The calculation aren't actually done on the server. You can play the game for time after being disconnected, and the server just essentially syncs to your game. I don't doubt it would take a lot of restructuring to make it an offline game, but it's not like Diablo 3 where literally everything is done server-side.
This was my impression from how the game works--which is, by the way, different from what was originally explained by the dev team. If the calculations aren't done on the server, then they've been very misleading about what the servers actually are doing. I didn't want to be categorical about it because, well, I'm not on the team that built the game. But from the way the game actually functions, it doesn't seem like it would be difficult to patch the game to work from locally-saved data.
Just so we all have this straight.....everything about the game is being worked on except for the one problem that is holding it back. Always online, with cities that are locked away on servers that will inevitably be turned off someday.
I can't think of anything better than a functioning offline single player experience. Please give me that in lieu of this free PC game....
Having wrong expectations on how many people will play is understandable from a business perspective, but it's no longer valid. This simply happens too many times for it to still be a logical fault. It happens every single time.
If you are going to force people to be online to play your game, you better be sure to invest in servers to support it. You make your expectations on what server capacity you need, then triple it to be safe. Makes no sense business wise, but I strongly believe this is just unacceptable. Apology means little when you show you have no interest in ever learning from the mistakes made in the gaming industry.
The only thing this shows to me, is the next time a always online game comes around, they'll just plan an apology ahead along with a free game that they can lose, rather than spend money on servers to make sure the game works.
don't care EA not touching this game for one I don't have a always on internet connection.
Secondly when you can change the way the game plays without any consent at all on my part that i don't like.
thirdly when you launch you new simcity in a few years im fairly sure you will turn off the servers for this one I don't like renting games especially games that should have a offline single player in the first place.
Guess I will stick to simcity 4 you cant turn of the servers for that and make it worthless.
PC master race: you're the man now, dawg.
So wait, are you trying to jab PC gaming because one game is having server issues? Yeah because console games never, ever have server outages. Right.
and all I have to do is look at my PS3 and remember when PSN was dead for over a month, affecting a multitude of games and virtually killing any online community Mortal Kombat had a chance in gaining.
No, I literally just posted the first random thing to pop into my head.
PC master race: you're the man now, dawg.
So wait, are you trying to jab PC gaming because one game is having server issues?

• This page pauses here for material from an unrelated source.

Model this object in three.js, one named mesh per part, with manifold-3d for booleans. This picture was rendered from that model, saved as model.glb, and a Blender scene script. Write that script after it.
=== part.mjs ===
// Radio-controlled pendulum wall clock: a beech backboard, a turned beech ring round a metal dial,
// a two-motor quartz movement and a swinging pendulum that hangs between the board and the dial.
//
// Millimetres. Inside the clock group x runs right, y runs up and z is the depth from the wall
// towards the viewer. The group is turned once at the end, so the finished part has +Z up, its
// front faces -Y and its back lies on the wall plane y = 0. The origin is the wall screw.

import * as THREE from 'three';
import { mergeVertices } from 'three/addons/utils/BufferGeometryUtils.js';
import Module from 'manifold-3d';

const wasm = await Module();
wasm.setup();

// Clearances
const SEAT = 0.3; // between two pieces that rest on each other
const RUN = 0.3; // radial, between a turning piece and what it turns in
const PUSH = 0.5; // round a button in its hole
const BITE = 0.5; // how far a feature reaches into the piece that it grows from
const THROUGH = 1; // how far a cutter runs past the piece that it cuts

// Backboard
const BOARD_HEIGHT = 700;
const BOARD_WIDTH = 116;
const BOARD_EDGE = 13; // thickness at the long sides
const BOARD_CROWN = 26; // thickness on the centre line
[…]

Yeah because console games never, ever have server outages. Right.
and all I have to do is look at my PS3 and remember when PSN was dead for over a month, affecting a multitude of games and virtually killing any online community Mortal Kombat had a chance in gaining.
No, I literally just posted the first random thing to pop into my head.
Internet. Explained.
Oo look I still have my copy of Sim City for the SNES, great thing about these old games is that it still works, will still work, will forever work till it breaks. The issue with this Sim City is that servers don't last forever, so one day this game will no longer work, will stop working, will have an end. The Clock is ticking away.

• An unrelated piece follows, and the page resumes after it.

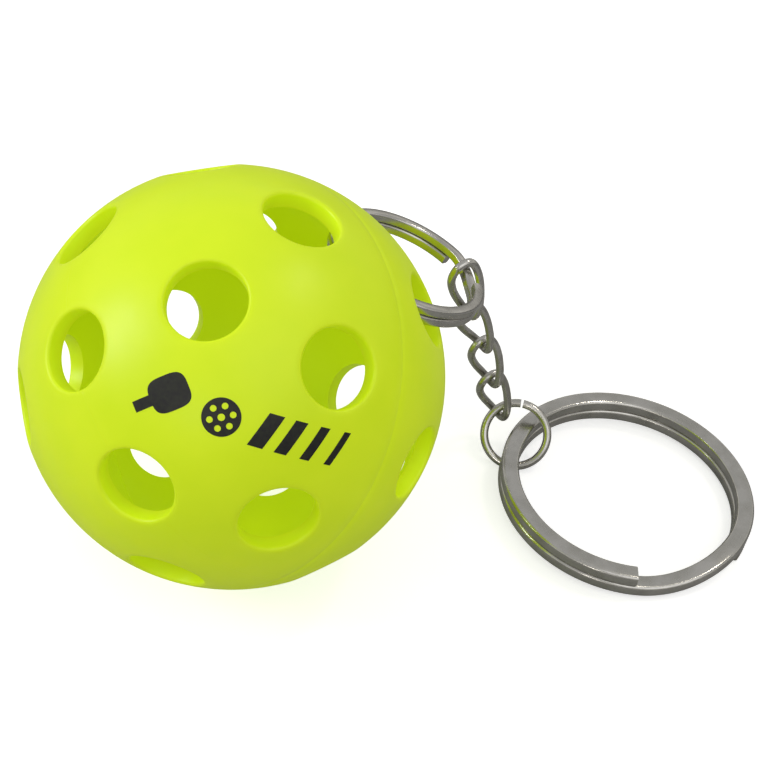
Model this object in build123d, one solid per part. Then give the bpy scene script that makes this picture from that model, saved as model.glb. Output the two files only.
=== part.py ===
"""Miniature pickleball on a short key chain.

Frame: origin where the ball touches the surface it stands on, +Z up, +X towards the key ring.
Every piece is modelled about its own centre and then put in its place.
"""
from build123d import *
import math
import os

# ---- ball: two alike halves, welded face to face ----
BALL_DIAMETER = 40.0
WALL = 1.6
HOLE_DIAMETER = 7.0
HOLE_ROUNDING = 0.3
HOLE_ROWS = ((0.0, 1, 0.0), (37.4, 4, 0.0), (69.8, 8, 22.5))  # angle from pole, holes, first bearing
HALF_OFFSET = 22.5         # the second half's pattern, turned about the pole
LIP_THICKNESS = 0.7        # locating lip inside the weld
LIP_HEIGHT = 0.8
LIP_CLEARANCE = 0.05
BALL_TURN = -142.5         # bearing of the first half's pole
BALL_TILT = 56.6           # that pole's angle from straight up
BALL_SPIN = 57.4           # the hole pattern's turn about the pole

# ---- small split ring, threaded through two neighbouring holes ----
SMALL_RING_SLACK = 1.11    # its mean diameter, over the spacing of the two holes
SMALL_WIRE_WIDTH = 1.1     # radial
SMALL_WIRE_HEIGHT = 0.95   # of one coil
SMALL_RING_BEARING = 25.97 # its centre, seen from the ball's
SMALL_RING_RISE = 26.89
SMALL_RING_SINK = 0.54     # its centre, below the ball's skin
SMALL_RING_LEAN = 22.0     # from lying flat
SMALL_RING_TURN = 18.0     # bearing of its lowest point
SMALL_JOG_START = -12.0    # where the wire starts to climb from coil to coil
SMALL_JOG_SWEEP = 40.0

# ---- chain of twisted links ----
LINK_COUNT = 4
LINK_WIRE = 0.85
LINK_WIDTH = 3.7           # over the wire, at mid-length
LINK_TWIST = 90.0          # one end against the other
LINK_SQUARENESS = 3.0      # 2 is an ellipse, more is nearer a rectangle
LINK_POINTS = 16
LINK_CLEARANCE = 0.14      # between wires that hang on each other
LINK_FACE = -11.0          # bearing of the broad side
CHAIN_START = 9.0          # bearing on the small ring, from its lowest point
FIRST_REACH = 1.25         # from the small ring's wire centre to the first link's end
LAST_REACH = 1.0           # from the jump ring's wire centre to the last link's end
CHAIN_SAG = 0.6            # how far the first two links hang below the straight line where they meet

# ---- jump ring, leaning back ----
JUMP_RING_DIAMETER = 7.8
JUMP_WIRE = 0.9
JUMP_RING_REACH = 10.3     # its centre, out from the ball's side along +X
JUMP_RING_ASIDE = 12.5     # and along +Y
JUMP_RING_HEIGHT = 3.08
JUMP_RING_LEAN = 47.0
JUMP_RING_TURN = -101.8
JUMP_GAP = 4.0             # degrees open between the butted ends
JUMP_GAP_BEARING = 90.0
JUMP_HANG_BEARING = 137.0  # where the last link hangs on it

# ---- key ring, lying down with one side up on the jump ring ----
KEY_RING_DIAMETER = 27.5
KEY_WIRE_WIDTH = 1.9
KEY_WIRE_HEIGHT = 1.35
KEY_RING_BEARING = -27.9   # its centre, seen from the jump ring's
KEY_RING_OFFSET = 0.44     # how far its wire's circle passes from the jump ring's centre
KEY_RING_LEAN = 2.6
KEY_RING_TURN = -25.0
KEY_JOG_START = -66.0
KEY_JOG_SWEEP = 55.0

# ---- split-ring details ----
COIL_GAP = 0.04            # between a split ring's two coils
END_GAP = 0.3              # from a cut end to the climbing wire
FLAT_WIRE_ROUNDING = 0.3   # share of the wire's height
JOG_SECTIONS = 7

BALL_RADIUS = BALL_DIAMETER / 2
BALL_CENTRE = Vector(0, 0, BALL_RADIUS)
FROM_BASE = (Align.CENTER, Align.CENTER, Align.MIN)


def direction(bearing, elevation):
    """Unit vector with a bearing about Z and a height above the horizontal, in degrees."""
    b, e = math.radians(bearing), math.radians(elevation)
    return Vector(math.cos(e) * math.cos(b), math.cos(e) * math.sin(b), math.sin(e))


def leaning_plane(centre, turn, lean):
    """Plane of a ring whose face looks along a bearing, and whose +X points straight downhill."""
    return Plane(origin=centre, x_dir=direction(turn, -lean), z_dir=direction(turn, 90 - lean))


def on_circle(radius, bearing, height=0.0):
    """Point at a bearing on a circle about Z."""
    a = math.radians(bearing)
    return Vector(radius * math.cos(a), radius * math.sin(a), height)


# ---------------------------------------------------------------- ball
def ball_half(with_lip):
    """One moulded half with its pole along +Z, with the locating lip or the recess for it."""
    inner = BALL_RADIUS - WALL
    half = split(Sphere(BALL_RADIUS) - Sphere(inner), bisect_by=Plane.XY, keep=Keep.TOP)
    for polar, count, first in HOLE_ROWS:
        for i in range(count):
            axis = direction(first + 360 * i / count, 90 - polar)
            half -= Plane(origin=(0, 0, 0), z_dir=axis) * Cylinder(HOLE_DIAMETER / 2, BALL_DIAMETER,
                                                                 align=FROM_BASE)
    mid_wall = BALL_RADIUS - WALL / 2
    rims = [e for e in half.edges().filter_by(GeomType.CIRCLE)
            if abs(e.radius - HOLE_DIAMETER / 2) < 0.01 and (e @ 0).length > mid_wall]
    half = fillet(rims, HOLE_ROUNDING)
    lip_outer = inner + LIP_THICKNESS
    if with_lip:
        reach = Cylinder(lip_outer, 2 * LIP_HEIGHT) - Cylinder(inner, 2 * LIP_HEIGHT)
        return half + split(reach, bisect_by=Plane.XY, keep=Keep.BOTTOM)
    return half - Cylinder(lip_outer + LIP_CLEARANCE, 2 * (LIP_HEIGHT + LIP_CLEARANCE))


def ball_location():
    """Where the ball's own frame, with the first half's pole along +Z, comes to stand."""
    turned = Location(BALL_CENTRE) * Rotation(0, 0, BALL_TURN)
    return turned * Rotation(0, BALL_TILT, 0) * Rotation(0, 0, BALL_SPIN)


# ---------------------------------------------------------------- rings
def split_ring(diameter, width, height, jog_start, jog_sweep):
    """Two-coil ring of flat wire, centred on the origin, whose wire climbs once from coil to coil."""
    mean = (diameter - width) / 2
    step = height + COIL_GAP
    end_angle = math.degrees(END_GAP / mean)

    def section(bearing, level):
        plane = Plane(origin=on_circle(mean, bearing, level), x_dir=on_circle(1, bearing),
                      z_dir=on_circle(1, bearing + 90))
        return plane * RectangleRounded(width, height, FLAT_WIRE_ROUNDING * height)

    def coil(first, last, level):
        return revolve(section(first, level), Axis.Z, last - first)

    jog_end = jog_start + jog_sweep
    climb = []
    for i in range(JOG_SECTIONS):
        s = i / (JOG_SECTIONS - 1)
        climb.append(section(jog_start + jog_sweep * s, step * (s * s * (3 - 2 * s) - 0.5)))
    lower = coil(jog_end + end_angle, jog_start + 360, -step / 2)
    upper = coil(jog_end, jog_start + 360 - end_angle, step / 2)
    return lower + loft(climb) + upper


def jump_ring():
    """Round-wire ring with butted ends, centred on the origin."""
    mean = (JUMP_RING_DIAMETER - JUMP_WIRE) / 2
    start = JUMP_GAP_BEARING + JUMP_GAP / 2
    plane = Plane(origin=on_circle(mean, start), z_dir=on_circle(1, start + 90))
    return revolve(plane * Circle(JUMP_WIRE / 2), Axis.Z, 360 - JUMP_GAP)


# ---------------------------------------------------------------- chain
def link_curve(length):
    """Closed centreline of a twisted link, with its length along Z."""
    half_width = (LINK_WIDTH - LINK_WIRE) / 2
    points = []
    for i in range(LINK_POINTS):
        t = 2 * math.pi * (i + 0.5) / LINK_POINTS
        along = math.copysign(abs(math.cos(t)) ** (2 / LINK_SQUARENESS), math.cos(t))
        aside = math.copysign(abs(math.sin(t)) ** (2 / LINK_SQUARENESS), math.sin(t))
        twist = math.radians(LINK_TWIST / 2) * along
        points.append((half_width * aside * math.cos(twist), half_width * aside * math.sin(twist),
                       length / 2 * along))
    return Spline(*points, periodic=True)


def link(length):
    """One twisted chain link, centred on the origin, swept in two halves that meet face to face."""
    whole = link_curve(length)
    curves = whole.trim(0, 0.5), whole.trim(0.5, 1)
    near, far = (sweep(Plane(origin=c @ 0, z_dir=c % 0) * Circle(LINK_WIRE / 2), path=c) for c in curves)
    return near + far


def chain_nodes(upper_wire, lower_wire):
    """Points where neighbouring links touch, between two rings' wire centres."""
    along = (lower_wire - upper_wire).normalized()
    across = Vector(0, 0, 1).cross(along).normalized()
    half_step = (LINK_WIRE + LINK_CLEARANCE) / 2
    first = upper_wire - along * (FIRST_REACH - half_step)
    last = lower_wire + along * (LAST_REACH - half_step)
    nodes = [first + (last - first) * (i / LINK_COUNT) for i in range(LINK_COUNT + 1)]
    nodes[1] += across.cross(along) * CHAIN_SAG
    return nodes


# ---------------------------------------------------------------- layout
def hole_spacing():
    """Distance between neighbouring holes of the row next to the weld, at mid-wall."""
    polar, count, _ = HOLE_ROWS[-1]
    return 2 * (BALL_RADIUS - WALL / 2) * math.sin(math.radians(polar)) * math.sin(math.pi / count)


front_frame = ball_location()
back_frame = front_frame * Rotation(0, 0, HALF_OFFSET) * Rotation(180, 0, 0)

small_mean = hole_spacing() + SMALL_RING_SLACK
small_centre = BALL_CENTRE + direction(SMALL_RING_BEARING, SMALL_RING_RISE) * (BALL_RADIUS - SMALL_RING_SINK)
small_plane = leaning_plane(small_centre, SMALL_RING_TURN, SMALL_RING_LEAN)

jump_mean = JUMP_RING_DIAMETER - JUMP_WIRE
jump_centre = Vector(BALL_RADIUS + JUMP_RING_REACH, JUMP_RING_ASIDE, JUMP_RING_HEIGHT)
jump_plane = Plane(origin=jump_centre, x_dir=direction(JUMP_RING_TURN + 90, 0),
                   z_dir=direction(JUMP_RING_TURN, 90 - JUMP_RING_LEAN))

key_mean = KEY_RING_DIAMETER - KEY_WIRE_WIDTH
key_middle = jump_centre + direction(KEY_RING_BEARING, 0) * (key_mean / 2 + KEY_RING_OFFSET)
key_stack = 2 * KEY_WIRE_HEIGHT + COIL_GAP
key_lean = math.radians(KEY_RING_LEAN)
key_height = key_stack / 2 * math.cos(key_lean) + KEY_RING_DIAMETER / 2 * math.sin(key_lean)
key_plane = leaning_plane((key_middle.X, key_middle.Y, key_height), KEY_RING_TURN, KEY_RING_LEAN)

chain_start = small_plane.from_local_coords(on_circle(small_mean / 2, CHAIN_START))
chain_end = jump_plane.from_local_coords(on_circle(jump_mean / 2, JUMP_HANG_BEARING))
nodes = chain_nodes(chain_start, chain_end)
link_length = max((b - a).length for a, b in zip(nodes, nodes[1:])) + LINK_WIRE + LINK_CLEARANCE
link_planes = [Plane(origin=(upper + lower) / 2, x_dir=direction(LINK_FACE, 0), z_dir=upper - lower)
               for upper, lower in zip(nodes, nodes[1:])]

# ---------------------------------------------------------------- assembly
os.makedirs("parts", exist_ok=True)
parts = {
    "ball_half_front": front_frame * ball_half(with_lip=True),
    "ball_half_back": back_frame * ball_half(with_lip=False),
    "small_split_ring": small_plane * split_ring(
        small_mean + SMALL_WIRE_WIDTH, SMALL_WIRE_WIDTH, SMALL_WIRE_HEIGHT, SMALL_JOG_START, SMALL_JOG_SWEEP),
    "jump_ring": jump_plane * jump_ring(),
    "key_ring": key_plane * split_ring(
        KEY_RING_DIAMETER, KEY_WIRE_WIDTH, KEY_WIRE_HEIGHT, KEY_JOG_START, KEY_JOG_SWEEP),
}
for i, place in enumerate(link_planes, start=1):
    parts[f"chain_link_{i}"] = place * link(link_length)

for name, shape in parts.items():
    export_step(shape, f"parts/{name}.step")

print("small ring diameter", round(small_mean + SMALL_WIRE_WIDTH, 2))
print("link length over the wire", round(link_length + LINK_WIRE, 2))
print("links touch at", [tuple(round(c, 2) for c in node) for node in nodes])
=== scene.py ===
"""Looks for a miniature perforated ball on a short key chain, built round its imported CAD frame.

Sizes are millimetres until a mesh is finished. A finished piece is in metres, in the frame's own
axes: the ball rests on the origin, +Z is up and +X points towards the key ring.
"""
from __future__ import annotations

import logging
import math
from collections.abc import Callable, Sequence
from dataclasses import dataclass, field
from enum import Enum

import bmesh
import bpy
from mathutils import Matrix, Vector
from mathutils.geometry import delaunay_2d_cdt

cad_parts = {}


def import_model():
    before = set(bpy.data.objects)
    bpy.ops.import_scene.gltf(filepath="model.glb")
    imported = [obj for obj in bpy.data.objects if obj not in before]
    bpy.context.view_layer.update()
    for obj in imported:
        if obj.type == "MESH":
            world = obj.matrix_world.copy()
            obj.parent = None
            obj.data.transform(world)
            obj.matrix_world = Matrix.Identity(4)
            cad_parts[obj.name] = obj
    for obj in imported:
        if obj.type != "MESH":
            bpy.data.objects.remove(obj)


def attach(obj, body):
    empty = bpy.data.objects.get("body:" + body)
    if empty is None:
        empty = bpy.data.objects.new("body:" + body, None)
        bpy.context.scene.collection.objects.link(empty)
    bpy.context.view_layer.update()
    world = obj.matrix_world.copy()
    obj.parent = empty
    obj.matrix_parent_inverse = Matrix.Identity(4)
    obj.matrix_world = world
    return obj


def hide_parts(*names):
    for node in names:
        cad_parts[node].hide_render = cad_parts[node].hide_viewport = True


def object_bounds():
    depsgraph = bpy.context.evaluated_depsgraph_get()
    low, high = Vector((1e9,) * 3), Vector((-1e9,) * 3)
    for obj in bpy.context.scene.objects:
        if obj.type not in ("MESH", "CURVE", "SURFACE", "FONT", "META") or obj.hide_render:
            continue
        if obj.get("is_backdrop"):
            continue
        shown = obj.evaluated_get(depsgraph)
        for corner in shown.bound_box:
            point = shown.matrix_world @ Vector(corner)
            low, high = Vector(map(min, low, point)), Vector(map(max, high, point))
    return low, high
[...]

"Sorry 'bout that launch, we're not too good with math and stuff. We heard you like SimCity, here have a free copy of some Need for Speed or FIFA game!"

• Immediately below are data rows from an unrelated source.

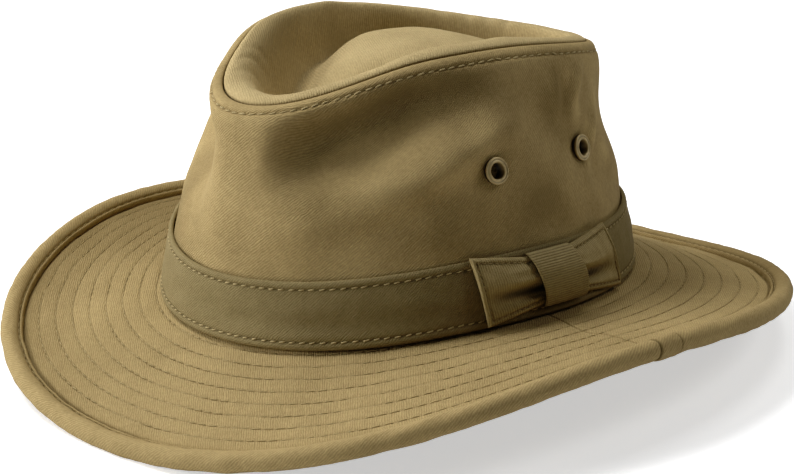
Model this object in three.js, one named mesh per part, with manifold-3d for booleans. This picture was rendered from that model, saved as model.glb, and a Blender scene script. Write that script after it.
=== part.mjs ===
// Safari hat in cotton canvas: a pinched teardrop crown on a stitched brim with a rolled binding,
// a hat band closed by a flat bow on the left, and two eyelets in each side of the crown.
// Millimetres, +Z up. The front of the hat faces -Y and the wearer's left is +X.
// Every surface is given by an angle round the hat, 0 at the front and 90 on the left, and a section.
import * as THREE from 'three';
import { LoftGeometry } from 'three/addons/geometries/LoftGeometry.js';
import { mergeGeometries, mergeVertices } from 'three/addons/utils/BufferGeometryUtils.js';
import Module from 'manifold-3d';

// ---- cloth and fits ----
const gap = 0.3; // clearance between two pieces
const crownCloth = 1.6; // crown side and crown tip
const brimCloth = 2.4; // two layers stitched together
const bandCloth = 1.4; // hat band, turned edges
const slices = 64; // facets round the hat
const mergeReach = 1e-3; // vertices nearer than this are one

// ---- crown ----
// headR, headZ: the line where the crown stands on the brim. rimR, rimZ: the seam round the crown tip.
// shoulder: how far the side bulges past that seam. belly: fullness at mid height.
const crownSections = [
  { angle: 0, headR: 102.5, headZ: 28, rimR: 81.5, rimZ: 118, shoulder: 8, belly: 0.5 },
  { angle: 30, headR: 99.5, headZ: 29.5, rimR: 67.5, rimZ: 125, shoulder: 7, belly: 2 },
  { angle: 60, headR: 94.5, headZ: 33, rimR: 57.5, rimZ: 132, shoulder: 5.5, belly: 3.5 },
  { angle: 90, headR: 92.5, headZ: 32.5, rimR: 58, rimZ: 132, shoulder: 5, belly: 3 },
  { angle: 120, headR: 94.5, headZ: 30, rimR: 70, rimZ: 127.5, shoulder: 4.5, belly: 1 },
  { angle: 150, headR: 99.5, headZ: 28, rimR: 83, rimZ: 119.5, shoulder: 4, belly: 0 },
  { angle: 180, headR: 102.5, headZ: 27.5, rimR: 87, rimZ: 116, shoulder: 3.5, belly: 0.5 },
];
const shoulderHeight = 8; // the side turns in over this height to meet the tip

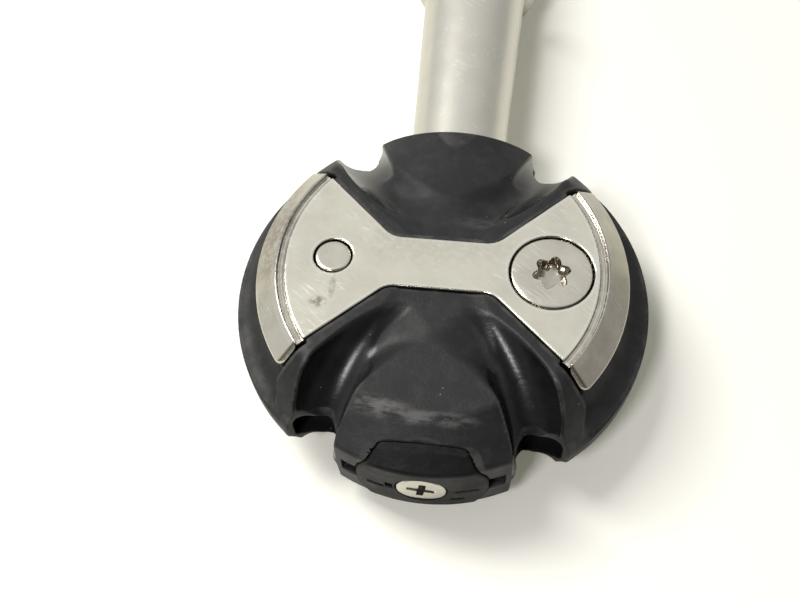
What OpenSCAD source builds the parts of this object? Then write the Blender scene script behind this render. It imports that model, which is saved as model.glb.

I would sooner accept some rebate on my $60 purchase than a free game. As an adult gamer if I wanted some other game I probably already have it. They'll either try to give me something I already have or something I don't necessarily want. The gesture is appreciated but their mechanism to quell frustration with the launch is misplaced. The overwhelming majority of rationale customers, many of whom have said so publicly, are telling EA and Maxis how to make it right. Make the game playable offline.
I'm really getting tired of hearing this excuse "...a lot more people logged on than we expected." Remember when this happened with the Call of Duty Elite program? Seriously, these companies spend a fortune on advertising for a highly anticipated game, and when their product falls on its face. They throw out this lame excuse. *sigh*
@bunny_fire: That's a good point. Stuff like this is essentially long-term rental. There might be some companies that handle it well and remove the DRM before shutting their servers down so that people can continue playing.
We just know EA isn't one of those companies.
Hey, Maxis. If you get enough money from this you might consider buying yourselves back from EA. That might, if you are lucky, buy you back some credibility with you fans. If you don't attempt to buy yourselves back and you keep rolling over like EA's bitch-in-heat that is tacit consent that you were 'okay' with how this all went down.
I did this once with Diablo III, never again. EA lost $60 (plus DLC?) because of it. If this is what gaming is coming to, goodbye.
Actually, these problems seem to plague still only US servers.
I played just 3-4 times in the last 5 days and I live in Italy.
First day (launch day here) I had some issues connecting, but managed to stay up for 3,5 hours.
The next day I couldn't connect.
Sunday and Monday nights I managed to connect at first try and played for about 2,5-3 hours each day, with no lost connection or queues.
Leaderboards and other stuff is disabled, but cheetah speed si working.
I coudn't say mine was a flawless experience, but havent had any serious issue with the game other than inability to play the second day.
What puzzles me is "More people played and played in ways we never saw in the beta." You stupid dumbasses! You created only THREE beta sessions and they were ONE-HOUR-LONG! Who the hell plays a game like SimCity for just ONE HOUR?? You really calculated server capacity base on 1-hour-long play sessions? No surprise your servers blew up the moment you released the game!
Maxis won't exist after a year, anyways. It matters not.
In other news: Maxis takes full responsibility for game they developed, internet pats it on the head and continues blaming EA.
@scaramoosh: I can't stand people like you, "It is the fault of you the consumer for expecting a final working product as you were explicitly told you would receive from the company that made the product."
How about a new business model scaramoosh, One in which we the consumer gets to play the game on day one but the company producing it only gets paid for their product after it actually Fu#*ing works and is the final version of the product! That sounds a lot better than the current model of "Oh wow, our expectations of how many people would purchase our game day one was drastically exceeded, oh well, we have their money, so we can be smug as#holes and count on degenerate flaming fanboys to carry our rancid water and defend the debacle we and no one else created.